Jaiwon Shin said the future looks brighter for NASA aeronautics. (NASA Photo / Tom Tschida) The future looks bright for NASA aeronautics and for Dryden with another $70 million in President Barack Obama's proposed budget, Jaiwon Shin, NASA Associate Administrator for the Aeronautics Research Mission Directorate, told Dryden employees at a May 19 all-hands meeting.
Center Director David McBride told the audience the May 6 Pad Abort 1 launch test, the Stratospheric Observatory for Infrared Astronomy open-door flights and preparations for the "first-light" data-gathering flights with the telescope, and the Global Hawk's first science mission are events the center can be proud of.
"Everything we do, everything we're doing for the rest of the agency has its roots in aeronautics," McBride said.
The work McBride mentioned, plus the recent X-48B Phase I completion and historic work with the space shuttles and X-planes are key to NASA.
Shin also recognized NASA's aeronautical accomplishments.
"The aeronautics capabilities and research that you guys conduct here will be the bedrock for many, many good things to come for the agency, across the agency. That is the tradition we want to continue," Shin said.
"Our collective outstanding technical work and those supporting it at the four aeronautics centers accomplished bringing in another $70 million augmentation in the fiscal year 2011 president's budget. It has not been approved yet. Congress is going to debate it, but it is a good start.
"In a $450 million budget, that is a significant percentage of augmentation. You should all be congratulated for bringing in more money to do more of the exciting work we have always been doing," he added.
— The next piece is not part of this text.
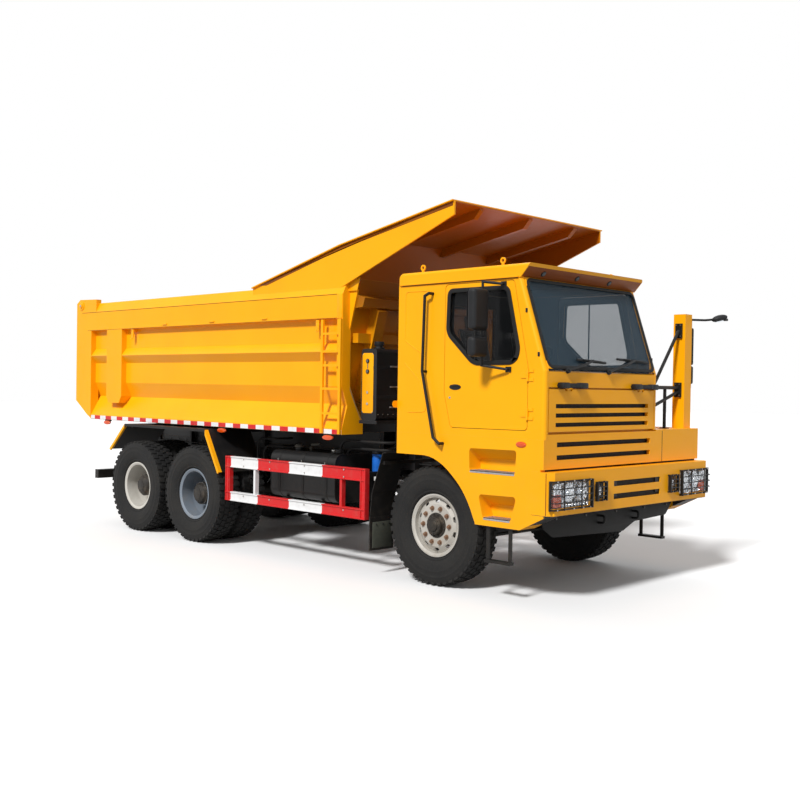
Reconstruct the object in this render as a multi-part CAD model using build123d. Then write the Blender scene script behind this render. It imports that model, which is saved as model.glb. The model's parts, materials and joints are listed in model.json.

Included in that proposed $70 million budget boost would be funds for research on integrating unmanned aircraft systems into the national airspace. Dryden will be the host center for the work, which will study the safe introduction of routine operations in the national airspace by autonomous and remotely controlled aircraft. Such aircraft currently cannot fly without special permission from the Federal Aviation Administration.
Shin also said Dryden will have major roles in validation and verification of complex systems that will be included in aviation safety and Environmentally Responsible Aviation programs.
Despite budget challenges at the national level, Shin said the Aeronautics Research Mission Directorate managed to "crack open the door." Part of the $70 million increase is to be used for developing a design study to make a compelling argument for a new X-plane.
He said progress is slow but steady in convincing the U.S. Office of Management and Budget that a flying test bed is needed to test integrated technologies developed through fundamental aeronautics research. "There's been persistent advocacy for two years, and we are getting traction on that. We are going to keep at it. That design study will generate more technically credible ideas for how we could build a flight test bed," Shin said.
Approval by the OMB was obtained for two aeronautics programs without a single change, he noted.
"That is very significant. Being the devil's advocate is their job, to make sure the money is judiciously spent. For them to approve exact content, exactly the way we proposed it, can only be interpreted that they trust us, they agree and they saw the same technical value we saw. That's why I congratulate all of you and all research centers."
Shin also stressed that all four NASA research centers - Dryden; Ames Research Center, Moffett Field, Calif.; Glenn Research Center, Cleveland; and Langley Research Center, Hampton, Va. - work together, using each center's unique expertise, to accomplish the agency's research goals. He challenged Dryden employees to "try to continue to bring the right technical projects or activity addressing the correct national challenges."
Shin reiterated that ARMD research efforts focus on four broad areas - conducting world-class research, inspiring a new-generation workforce, transitioning research to the nation to provide value to the country and leveraging NASA's world-wide capabilities through international partnerships.